Amy e-mailed me the pieces to discuss for my first meeting, which would take place at a nearby playroom for toddlers. I printed them out and brought them to the park with Simon. As he played, I began to read. One woman wrote about losing her son at birth and tattooing his name on her chest to demonstrate the pain she felt inside. Someone else wrote a humorous essay comparing her life as an executive to her life at home with her children. I looked up from the bench at the other mothers. I hated the park. It made me feel lonely.
I looked closely at the other women. What were their stories? I had never wondered about that before. I looked back at the pieces of lives I had printed on computer paper and started writing comments in the margins. Over the next few days, those stories stayed with me, popping into my brain when my thoughts wandered.
The morning of the first meeting, I walked there alone, carrying only my notebook. I pulled open the door and spotted a group of women seated in a circle on a blue play mat. One long-haired woman was nursing an infant, another wiping her child’s round, crackery face with a diaper wipe. Two more were in a heated conversation about something, and I heard the words “sippy cup” and “literary criticism.” Was it possible I had, at long last, found my people?

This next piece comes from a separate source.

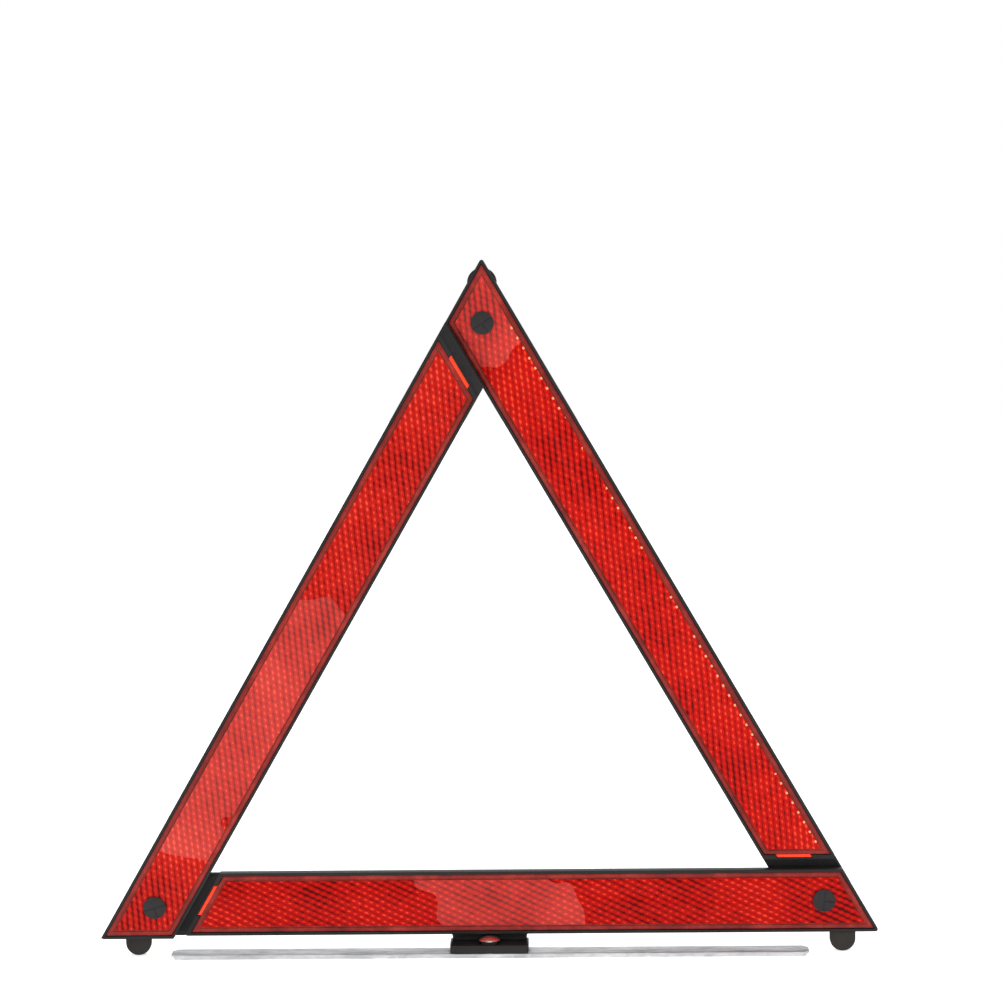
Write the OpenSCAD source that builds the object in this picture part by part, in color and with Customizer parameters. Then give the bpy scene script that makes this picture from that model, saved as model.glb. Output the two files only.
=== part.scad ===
// Folding roadside warning triangle.
// +Z is up, -Y is the front that faces the traffic, and Z = 0 is the road.
// Three arms lie in three layers: left arm in front, base arm in the middle, right arm behind.

/* [Triangle] */
// Length of one side, from tip to tip
side_len = 428; // [300:1:520]
// Width of each arm
band_w = 35; // [30:0.5:44]
// Height of the base arm's lower edge above the road
foot_h = 11; // [9.5:0.5:16]

/* [Arm layers] */
// Depth of the lens surface below the frame's front lip
lens_recess = 0.8; // [0.8:0.1:1.6]
// Thickness of the reflector lens
lens_t = 1.8; // [1.2:0.1:3]
// Thickness of the sealing plate behind the lens
seal_t = 0.8; // [0.6:0.1:2]
// Thickness of the frame's floor
floor_t = 1.0; // [0.8:0.1:2]
// Depth of the ribbed hollow in the frame's back
hollow_d = 1.0; // [0.8:0.1:2]
// Running gap between two arm layers
layer_gap = 0.4; // [0.3:0.05:1]

/* [Arm details] */
// Width of the frame's lip round the lens
lip_w = 1.5; // [1:0.1:2.5]
// Clearance between the lens and its lip
lens_clear = 0.25; // [0.1:0.05:0.4]
// Distance from the frame's edge to the groove round the prism field
groove_in = 3.9; // [3.2:0.1:6]
// Width of that groove
groove_w = 0.8; // [0.4:0.1:1.5]
// Depth of that groove
groove_d = 0.6; // [0.2:0.1:0.9]
// Distance from the crossing arm's edge to the lens end
tail_band = 6.7; // [5:0.1:10]
// Thickness of the wall that closes the lens pocket at the tail
tail_wall = 2.4; // [2:0.1:3]
// Depth of the tongue below the frame's front
tongue_drop = 1.4; // [1:0.1:1.8]
// Thickness of the tongue
tongue_t = 2.0; // [1.6:0.1:2.2]
// Length of the lens tab that shows in the tail wall
tab_len = 19; // [10:1:20]
// Width of the lens tab
tab_w = 1.5; // [1:0.1:1.6]
// How far the left arm's tail covers the right arm's lip, a layer in front of it
tail_lap = 1; // [0.2:0.1:1.4]
// Radius of the frame's corners
corner_r = 1.2; // [0.6:0.1:1.8]
// Number of ribs across the back of each arm
rib_count = 9; // [3:1:13]
// Thickness of one rib
rib_w = 1.6; // [1:0.1:3]

/* [Pins] */
// Radius of a pin's shank
pin_r = 3; // [2.4:0.1:3.6]
// Radius of a pin's slotted head
pin_head_r = 6.2; // [5:0.1:7]
// Thickness of a pin's head
pin_head_t = 0.9; // [0.8:0.05:1]
// Width of the slot in a pin's head
slot_w = 0.9; // [0.6:0.1:1.4]
// Depth of the slot
slot_d = 0.4; // [0.2:0.05:0.6]
// Radial clearance of a turning pin
pin_clear = 0.05; // [0.02:0.01:0.1]
// Outer radius of the clip behind a pin
clip_r = 6; // [5:0.1:7]
// Thickness of that clip
clip_t = 1.3; // [0.8:0.1:1.4]
// Thickness of the keeper behind the top corner
keeper_t = 2.5; // [1.5:0.1:4]
// Radius of the keeper's rounded nose
keeper_nose_r = 8; // [7:0.5:9.5]
// Distance from the tip to the nose's centre
keeper_nose_in = 13.5; // [12.5:0.5:16]

/* [Stand] */
// Width of one foot
foot_w = 14; // [10:1:16]
// Distance from a tip to the middle of its foot
foot_in = 20; // [18:1:22]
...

I sat down and managed to introduce myself. I had planned to be silent for the rest of the meeting and see what unfolded. But as the conversation continued, I felt more at ease and joined in from time to time. One woman asked if she had been effective in portraying how different she used to feel as an executive, pre-baby. She read some lines aloud, describing how she’d stride, almost swagger, down the halls of her firm. How she would command a room.
I felt something in my chest, right beneath my solar plexus. Something unzipping. My face got hot. “That’s it. I used to have that feeling, like I could do anything. And then, after Simon was born, it just disappeared, got sucked out of me. That shouldn’t happen.” I looked around the room, suddenly afraid I had said too much. But people were nodding.
At home, in the days after, I started writing. I began by describing the accident. Soon, I was writing compulsively while Simon was in school. My insides shifted. It was more than simply the release of self-expression. The act of creativity changed me. My brain began to wake up. I began to read the newspaper, magazines, novels — I got curious. Not just about what was going on in the world but about my situation. There had to be other women out there like me.
One day, while Simon napped, I went down to the basement. I had studied feminism and women’s studies in college and graduate school, and I opened boxes filled with my old class notes from The Colorado College and CUNY Graduate Center. I couldn’t remember studying anything on the politics of motherhood. I couldn’t remember even considering motherhood as a topic worth investigating. I sat down and paged carefully through my notes, my essays, the occasional flyer for a “feminist collective” meeting tucked in between the pages. I sneezed from the dust and kept looking. On my whirlwind tour of feminist theory, I found nothing on motherhood.
I kept writing.
Some days, I’d consider posting something to the group for critique, always deciding against it. I worried that my growing confidence about my writing was only wishful thinking. What if my writing was bad? Or worse, what if it was ordinary? Or what if they saw through me? If they read about when I dropped Simon, would they think I was a bad mother? Would they see I was damaged and reject me?
I knew the group wasn’t interested in avoiding difficult topics. It’s writing the story that begins after the words on the Hallmark card. The truth was: we weren’t always happy, perfect, loving. The work of creation, the work of motherhood, was hard physical and emotional work. These women were producing writing that explored that imperfect, uncomfortable, and unlovely terrain.
But was I? Maybe my story was just about being a loser with no friends. Mommy . . . nobody wants to play with me.
One Wednesday before our regular Thursday meeting, I checked my e-mail, and there was a posting on our group list that was off topic. This was around the time when President Bush was threatening to invade Iraq. One well-meaning group member had posted an antiwar petition. It closed with, “If you believe in peace, you’ll sign.” My stomach felt weighted, like I had swallowed raw dough. As much as I loved politics, I was afraid our haven would be shattered if we all identified politically. I didn’t want to be outed as a Thomas Friedman Democrat in a sea of Ralph Nader Berkeleyites. And it was more than that. If these women were different from me, could they be my community?
At Thursday’s meeting, I brought up my feelings about the petition. I was surprised. Some folks were old-school Berkeley peace activists and against any military action in Iraq. Some were more like me, torn about what was best for the Middle East and the United States. My worries had been unfounded, stereotypes of my own inventing.
After that day, putting so much energy into not posting my work started to feel, well, silly. Why was I there if not to share my writing? At my desk, I looked at the file of all I had written. I called up a document and copied it into an email. I closed my eyes and pressed “send.”